Requirement — The required output is the exact run of lines from the line containing "leaves_middle();" to the line containing "bpy.context.view_layer.update()", inclusive, and nothing besides.

Supplied records —
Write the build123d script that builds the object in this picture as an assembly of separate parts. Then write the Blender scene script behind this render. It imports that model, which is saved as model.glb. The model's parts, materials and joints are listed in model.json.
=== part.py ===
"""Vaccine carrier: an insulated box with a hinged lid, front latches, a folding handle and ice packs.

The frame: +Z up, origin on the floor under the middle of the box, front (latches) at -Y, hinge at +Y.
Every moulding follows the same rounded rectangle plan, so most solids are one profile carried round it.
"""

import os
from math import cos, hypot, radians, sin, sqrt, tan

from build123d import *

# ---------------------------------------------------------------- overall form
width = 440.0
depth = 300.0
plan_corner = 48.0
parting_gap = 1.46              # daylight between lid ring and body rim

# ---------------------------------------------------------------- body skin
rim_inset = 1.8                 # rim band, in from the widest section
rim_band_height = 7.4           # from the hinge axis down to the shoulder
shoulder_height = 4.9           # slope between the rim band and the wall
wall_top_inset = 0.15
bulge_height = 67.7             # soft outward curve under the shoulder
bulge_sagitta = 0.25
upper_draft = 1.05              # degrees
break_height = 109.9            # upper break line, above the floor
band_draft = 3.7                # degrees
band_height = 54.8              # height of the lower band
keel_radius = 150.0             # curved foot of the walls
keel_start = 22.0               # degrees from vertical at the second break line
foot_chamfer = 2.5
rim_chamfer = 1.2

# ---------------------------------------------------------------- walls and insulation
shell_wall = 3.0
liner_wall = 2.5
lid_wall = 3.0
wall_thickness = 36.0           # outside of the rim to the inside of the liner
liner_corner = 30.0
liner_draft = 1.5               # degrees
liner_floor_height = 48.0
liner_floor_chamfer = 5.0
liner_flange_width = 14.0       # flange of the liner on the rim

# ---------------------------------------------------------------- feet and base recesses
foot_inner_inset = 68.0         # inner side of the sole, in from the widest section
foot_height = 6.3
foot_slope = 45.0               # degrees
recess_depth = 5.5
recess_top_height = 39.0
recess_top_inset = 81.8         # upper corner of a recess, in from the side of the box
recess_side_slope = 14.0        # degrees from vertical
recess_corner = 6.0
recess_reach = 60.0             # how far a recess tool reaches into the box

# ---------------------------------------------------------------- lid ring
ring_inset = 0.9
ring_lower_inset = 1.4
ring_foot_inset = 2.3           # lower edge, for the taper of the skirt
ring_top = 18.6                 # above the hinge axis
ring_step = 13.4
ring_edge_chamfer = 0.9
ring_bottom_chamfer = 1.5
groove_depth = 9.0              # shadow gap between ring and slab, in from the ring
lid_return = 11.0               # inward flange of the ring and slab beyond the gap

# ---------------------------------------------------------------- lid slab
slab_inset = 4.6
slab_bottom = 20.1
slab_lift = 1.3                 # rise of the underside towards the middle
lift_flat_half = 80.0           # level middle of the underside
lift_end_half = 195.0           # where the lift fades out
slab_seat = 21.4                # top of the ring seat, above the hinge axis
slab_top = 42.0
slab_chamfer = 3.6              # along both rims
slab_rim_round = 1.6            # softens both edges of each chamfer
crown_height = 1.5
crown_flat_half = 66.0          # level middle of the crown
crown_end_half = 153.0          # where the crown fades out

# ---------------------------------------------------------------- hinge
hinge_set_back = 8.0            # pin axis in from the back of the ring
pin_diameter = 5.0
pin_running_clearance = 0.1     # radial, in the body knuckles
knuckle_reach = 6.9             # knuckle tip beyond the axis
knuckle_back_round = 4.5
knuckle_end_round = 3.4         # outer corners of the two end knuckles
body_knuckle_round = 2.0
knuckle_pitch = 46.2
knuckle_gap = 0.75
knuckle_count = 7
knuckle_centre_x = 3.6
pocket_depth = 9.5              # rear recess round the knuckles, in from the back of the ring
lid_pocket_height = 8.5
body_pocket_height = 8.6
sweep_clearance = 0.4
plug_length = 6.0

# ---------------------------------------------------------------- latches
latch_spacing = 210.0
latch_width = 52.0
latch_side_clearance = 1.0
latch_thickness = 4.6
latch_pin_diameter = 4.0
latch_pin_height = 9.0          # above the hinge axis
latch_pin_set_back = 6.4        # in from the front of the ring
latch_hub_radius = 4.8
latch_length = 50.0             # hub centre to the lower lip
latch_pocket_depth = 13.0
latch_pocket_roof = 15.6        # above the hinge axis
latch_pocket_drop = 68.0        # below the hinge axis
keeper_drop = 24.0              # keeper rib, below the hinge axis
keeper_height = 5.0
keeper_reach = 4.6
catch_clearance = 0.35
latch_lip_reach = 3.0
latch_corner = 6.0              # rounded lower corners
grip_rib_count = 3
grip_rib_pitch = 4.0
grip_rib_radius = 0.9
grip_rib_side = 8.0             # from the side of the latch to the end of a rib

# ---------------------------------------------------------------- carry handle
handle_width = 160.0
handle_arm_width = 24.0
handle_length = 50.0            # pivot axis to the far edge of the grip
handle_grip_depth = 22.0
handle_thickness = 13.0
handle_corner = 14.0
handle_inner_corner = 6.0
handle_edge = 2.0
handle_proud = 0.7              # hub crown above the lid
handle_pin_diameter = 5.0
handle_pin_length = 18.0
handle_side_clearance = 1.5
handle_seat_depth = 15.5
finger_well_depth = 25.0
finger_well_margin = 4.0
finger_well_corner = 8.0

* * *

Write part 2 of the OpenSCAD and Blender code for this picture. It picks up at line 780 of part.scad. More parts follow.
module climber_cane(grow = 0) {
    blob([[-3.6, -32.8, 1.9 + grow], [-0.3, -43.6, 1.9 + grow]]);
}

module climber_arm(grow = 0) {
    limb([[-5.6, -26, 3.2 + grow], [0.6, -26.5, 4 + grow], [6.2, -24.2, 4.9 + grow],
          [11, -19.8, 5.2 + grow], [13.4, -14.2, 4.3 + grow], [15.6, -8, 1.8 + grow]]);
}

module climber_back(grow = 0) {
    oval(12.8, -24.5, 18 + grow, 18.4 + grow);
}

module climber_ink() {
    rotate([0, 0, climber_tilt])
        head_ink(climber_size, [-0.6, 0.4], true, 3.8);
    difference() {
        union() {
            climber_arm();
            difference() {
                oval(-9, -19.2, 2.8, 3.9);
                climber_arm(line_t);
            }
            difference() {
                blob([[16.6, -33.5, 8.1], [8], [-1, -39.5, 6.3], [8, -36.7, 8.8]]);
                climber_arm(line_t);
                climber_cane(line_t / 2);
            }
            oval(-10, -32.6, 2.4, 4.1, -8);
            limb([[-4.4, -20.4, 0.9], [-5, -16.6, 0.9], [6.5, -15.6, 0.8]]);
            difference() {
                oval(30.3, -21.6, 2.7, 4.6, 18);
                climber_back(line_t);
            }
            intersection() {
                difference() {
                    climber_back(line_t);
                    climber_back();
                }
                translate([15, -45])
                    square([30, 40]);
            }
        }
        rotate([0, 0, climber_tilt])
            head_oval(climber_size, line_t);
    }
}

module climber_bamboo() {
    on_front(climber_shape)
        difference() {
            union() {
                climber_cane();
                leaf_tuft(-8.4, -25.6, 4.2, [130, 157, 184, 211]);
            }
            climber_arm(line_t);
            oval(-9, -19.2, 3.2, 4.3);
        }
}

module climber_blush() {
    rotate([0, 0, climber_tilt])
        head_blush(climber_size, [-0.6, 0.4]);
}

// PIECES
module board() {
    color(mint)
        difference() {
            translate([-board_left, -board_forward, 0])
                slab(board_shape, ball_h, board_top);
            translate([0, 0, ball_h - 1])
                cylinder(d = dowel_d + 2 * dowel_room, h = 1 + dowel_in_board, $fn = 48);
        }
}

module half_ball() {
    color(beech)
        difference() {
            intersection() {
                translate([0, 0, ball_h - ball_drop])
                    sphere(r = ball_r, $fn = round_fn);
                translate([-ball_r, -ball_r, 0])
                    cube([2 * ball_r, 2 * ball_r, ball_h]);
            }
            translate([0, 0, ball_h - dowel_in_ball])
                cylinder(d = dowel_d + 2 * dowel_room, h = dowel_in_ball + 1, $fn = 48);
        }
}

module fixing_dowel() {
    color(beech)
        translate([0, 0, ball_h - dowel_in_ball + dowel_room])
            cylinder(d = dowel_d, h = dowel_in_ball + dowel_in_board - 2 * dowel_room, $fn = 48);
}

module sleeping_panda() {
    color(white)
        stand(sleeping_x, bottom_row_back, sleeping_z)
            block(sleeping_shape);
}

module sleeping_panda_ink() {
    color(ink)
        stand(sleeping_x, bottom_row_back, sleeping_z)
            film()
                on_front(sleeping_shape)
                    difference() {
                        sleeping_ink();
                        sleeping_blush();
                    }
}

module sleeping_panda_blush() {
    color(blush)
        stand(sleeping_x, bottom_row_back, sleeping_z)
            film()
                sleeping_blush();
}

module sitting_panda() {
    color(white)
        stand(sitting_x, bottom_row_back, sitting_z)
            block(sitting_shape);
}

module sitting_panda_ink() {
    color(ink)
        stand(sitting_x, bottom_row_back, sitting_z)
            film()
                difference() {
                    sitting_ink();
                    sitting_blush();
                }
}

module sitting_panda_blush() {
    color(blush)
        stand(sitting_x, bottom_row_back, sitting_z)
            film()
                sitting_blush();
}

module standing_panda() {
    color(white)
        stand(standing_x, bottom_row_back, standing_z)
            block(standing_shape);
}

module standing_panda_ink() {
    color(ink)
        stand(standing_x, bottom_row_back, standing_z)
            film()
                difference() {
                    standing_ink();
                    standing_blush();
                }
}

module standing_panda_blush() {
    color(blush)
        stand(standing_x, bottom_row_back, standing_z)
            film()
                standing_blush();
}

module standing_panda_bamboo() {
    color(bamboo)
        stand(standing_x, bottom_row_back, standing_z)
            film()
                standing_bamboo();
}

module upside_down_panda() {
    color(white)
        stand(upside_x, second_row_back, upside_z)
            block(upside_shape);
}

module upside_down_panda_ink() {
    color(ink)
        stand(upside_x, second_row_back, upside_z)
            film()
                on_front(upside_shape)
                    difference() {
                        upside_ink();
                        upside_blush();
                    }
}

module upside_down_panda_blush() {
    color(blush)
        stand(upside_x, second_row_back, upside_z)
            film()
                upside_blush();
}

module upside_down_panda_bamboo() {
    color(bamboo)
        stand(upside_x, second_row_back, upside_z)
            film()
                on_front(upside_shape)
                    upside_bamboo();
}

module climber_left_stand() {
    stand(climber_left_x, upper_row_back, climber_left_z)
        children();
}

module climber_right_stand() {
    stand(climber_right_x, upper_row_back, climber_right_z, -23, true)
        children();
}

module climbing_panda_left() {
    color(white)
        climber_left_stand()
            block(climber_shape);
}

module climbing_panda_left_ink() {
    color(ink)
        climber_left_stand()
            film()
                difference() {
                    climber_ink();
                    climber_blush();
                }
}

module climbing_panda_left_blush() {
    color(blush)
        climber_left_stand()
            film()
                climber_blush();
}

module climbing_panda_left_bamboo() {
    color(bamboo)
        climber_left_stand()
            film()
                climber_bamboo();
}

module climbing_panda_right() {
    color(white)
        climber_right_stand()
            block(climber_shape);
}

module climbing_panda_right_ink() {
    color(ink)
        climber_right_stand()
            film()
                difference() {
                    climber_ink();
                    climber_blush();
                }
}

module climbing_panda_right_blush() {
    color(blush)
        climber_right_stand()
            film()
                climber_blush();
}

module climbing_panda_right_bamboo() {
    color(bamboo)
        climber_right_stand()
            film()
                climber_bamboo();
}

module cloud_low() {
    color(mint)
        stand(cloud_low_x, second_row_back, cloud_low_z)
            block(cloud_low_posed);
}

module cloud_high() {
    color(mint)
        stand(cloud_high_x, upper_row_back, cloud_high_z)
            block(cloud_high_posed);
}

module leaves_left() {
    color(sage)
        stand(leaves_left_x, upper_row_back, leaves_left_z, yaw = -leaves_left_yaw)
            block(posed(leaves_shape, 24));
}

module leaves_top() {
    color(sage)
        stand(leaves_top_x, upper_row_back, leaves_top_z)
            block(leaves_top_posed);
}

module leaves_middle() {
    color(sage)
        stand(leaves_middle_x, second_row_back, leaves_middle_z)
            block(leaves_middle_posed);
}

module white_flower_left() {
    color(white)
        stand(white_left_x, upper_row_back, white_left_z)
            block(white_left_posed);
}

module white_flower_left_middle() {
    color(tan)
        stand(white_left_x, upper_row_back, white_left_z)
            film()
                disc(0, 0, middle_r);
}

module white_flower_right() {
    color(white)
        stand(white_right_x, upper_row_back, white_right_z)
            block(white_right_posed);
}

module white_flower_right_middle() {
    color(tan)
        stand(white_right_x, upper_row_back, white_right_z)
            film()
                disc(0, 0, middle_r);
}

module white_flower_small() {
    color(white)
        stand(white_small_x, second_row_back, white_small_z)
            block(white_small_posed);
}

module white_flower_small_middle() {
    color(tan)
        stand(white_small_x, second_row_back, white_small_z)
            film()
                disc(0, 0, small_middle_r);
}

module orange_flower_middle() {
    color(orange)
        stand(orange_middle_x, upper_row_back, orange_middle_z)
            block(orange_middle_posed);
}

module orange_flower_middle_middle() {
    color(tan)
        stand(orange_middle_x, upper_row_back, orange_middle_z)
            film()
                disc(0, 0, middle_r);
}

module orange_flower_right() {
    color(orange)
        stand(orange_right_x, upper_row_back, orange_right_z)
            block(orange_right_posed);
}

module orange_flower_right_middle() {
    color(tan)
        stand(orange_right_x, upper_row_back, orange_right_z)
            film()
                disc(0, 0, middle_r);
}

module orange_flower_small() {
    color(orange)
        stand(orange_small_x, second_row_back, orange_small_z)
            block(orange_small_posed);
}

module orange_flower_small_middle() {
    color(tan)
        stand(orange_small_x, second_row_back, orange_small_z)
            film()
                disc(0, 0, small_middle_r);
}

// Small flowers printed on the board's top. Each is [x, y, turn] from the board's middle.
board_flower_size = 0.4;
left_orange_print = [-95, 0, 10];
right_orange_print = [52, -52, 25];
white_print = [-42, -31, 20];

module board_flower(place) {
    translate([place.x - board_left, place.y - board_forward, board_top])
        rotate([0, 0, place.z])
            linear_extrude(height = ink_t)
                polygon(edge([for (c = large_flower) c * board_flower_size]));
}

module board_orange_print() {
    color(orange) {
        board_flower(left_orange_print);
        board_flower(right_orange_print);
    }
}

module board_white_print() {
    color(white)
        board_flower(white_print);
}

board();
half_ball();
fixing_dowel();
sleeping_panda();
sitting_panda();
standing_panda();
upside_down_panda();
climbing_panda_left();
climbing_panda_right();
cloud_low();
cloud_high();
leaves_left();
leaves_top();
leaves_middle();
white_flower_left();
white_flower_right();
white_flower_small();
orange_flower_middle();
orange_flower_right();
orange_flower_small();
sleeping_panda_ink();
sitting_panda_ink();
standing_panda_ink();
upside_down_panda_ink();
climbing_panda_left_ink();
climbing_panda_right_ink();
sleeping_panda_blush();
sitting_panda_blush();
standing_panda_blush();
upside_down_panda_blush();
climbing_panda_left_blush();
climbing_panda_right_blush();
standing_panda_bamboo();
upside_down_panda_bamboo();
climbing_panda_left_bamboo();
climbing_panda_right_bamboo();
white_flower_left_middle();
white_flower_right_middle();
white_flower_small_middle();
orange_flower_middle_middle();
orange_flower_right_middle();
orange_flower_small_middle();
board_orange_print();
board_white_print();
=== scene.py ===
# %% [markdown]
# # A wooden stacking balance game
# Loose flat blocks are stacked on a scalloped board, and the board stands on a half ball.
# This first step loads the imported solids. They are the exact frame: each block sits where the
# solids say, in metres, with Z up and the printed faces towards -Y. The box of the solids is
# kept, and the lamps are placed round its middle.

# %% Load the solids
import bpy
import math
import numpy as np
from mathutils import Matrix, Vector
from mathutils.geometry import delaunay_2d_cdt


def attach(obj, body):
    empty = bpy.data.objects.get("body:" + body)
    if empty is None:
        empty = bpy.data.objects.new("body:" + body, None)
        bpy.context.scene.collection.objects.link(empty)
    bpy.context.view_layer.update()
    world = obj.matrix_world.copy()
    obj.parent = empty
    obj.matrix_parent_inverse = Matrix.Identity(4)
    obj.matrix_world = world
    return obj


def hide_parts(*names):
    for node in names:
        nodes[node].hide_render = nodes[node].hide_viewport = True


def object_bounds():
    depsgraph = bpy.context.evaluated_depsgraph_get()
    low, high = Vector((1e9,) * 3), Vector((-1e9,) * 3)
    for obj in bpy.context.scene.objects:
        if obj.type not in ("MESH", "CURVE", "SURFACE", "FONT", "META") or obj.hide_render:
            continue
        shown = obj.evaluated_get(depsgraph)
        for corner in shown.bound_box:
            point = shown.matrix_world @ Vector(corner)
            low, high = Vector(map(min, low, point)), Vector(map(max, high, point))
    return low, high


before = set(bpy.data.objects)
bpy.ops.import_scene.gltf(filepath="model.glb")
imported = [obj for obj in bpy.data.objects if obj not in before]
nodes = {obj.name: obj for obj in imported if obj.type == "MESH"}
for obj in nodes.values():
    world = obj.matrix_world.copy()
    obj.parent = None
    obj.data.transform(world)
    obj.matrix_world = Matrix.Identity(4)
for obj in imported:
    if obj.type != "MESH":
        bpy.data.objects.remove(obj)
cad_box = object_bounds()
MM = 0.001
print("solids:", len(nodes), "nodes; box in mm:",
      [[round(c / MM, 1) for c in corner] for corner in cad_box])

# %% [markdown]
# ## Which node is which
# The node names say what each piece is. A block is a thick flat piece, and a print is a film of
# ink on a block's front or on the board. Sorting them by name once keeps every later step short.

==

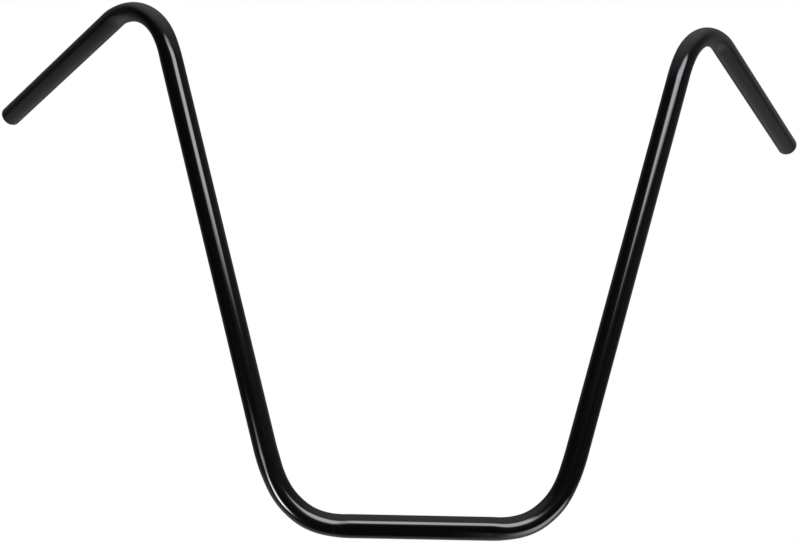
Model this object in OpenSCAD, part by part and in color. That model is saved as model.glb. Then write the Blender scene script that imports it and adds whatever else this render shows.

Task result —
leaves_middle();
white_flower_left();
white_flower_right();
white_flower_small();
orange_flower_middle();
orange_flower_right();
orange_flower_small();
sleeping_panda_ink();
sitting_panda_ink();
standing_panda_ink();
upside_down_panda_ink();
climbing_panda_left_ink();
climbing_panda_right_ink();
sleeping_panda_blush();
sitting_panda_blush();
standing_panda_blush();
upside_down_panda_blush();
climbing_panda_left_blush();
climbing_panda_right_blush();
standing_panda_bamboo();
upside_down_panda_bamboo();
climbing_panda_left_bamboo();
climbing_panda_right_bamboo();
white_flower_left_middle();
white_flower_right_middle();
white_flower_small_middle();
orange_flower_middle_middle();
orange_flower_right_middle();
orange_flower_small_middle();
board_orange_print();
board_white_print();
=== scene.py ===
# %% [markdown]
# # A wooden stacking balance game
# Loose flat blocks are stacked on a scalloped board, and the board stands on a half ball.
# This first step loads the imported solids. They are the exact frame: each block sits where the
# solids say, in metres, with Z up and the printed faces towards -Y. The box of the solids is
# kept, and the lamps are placed round its middle.

# %% Load the solids
import bpy
import math
import numpy as np
from mathutils import Matrix, Vector
from mathutils.geometry import delaunay_2d_cdt


def attach(obj, body):
    empty = bpy.data.objects.get("body:" + body)
    if empty is None:
        empty = bpy.data.objects.new("body:" + body, None)
        bpy.context.scene.collection.objects.link(empty)
    bpy.context.view_layer.update()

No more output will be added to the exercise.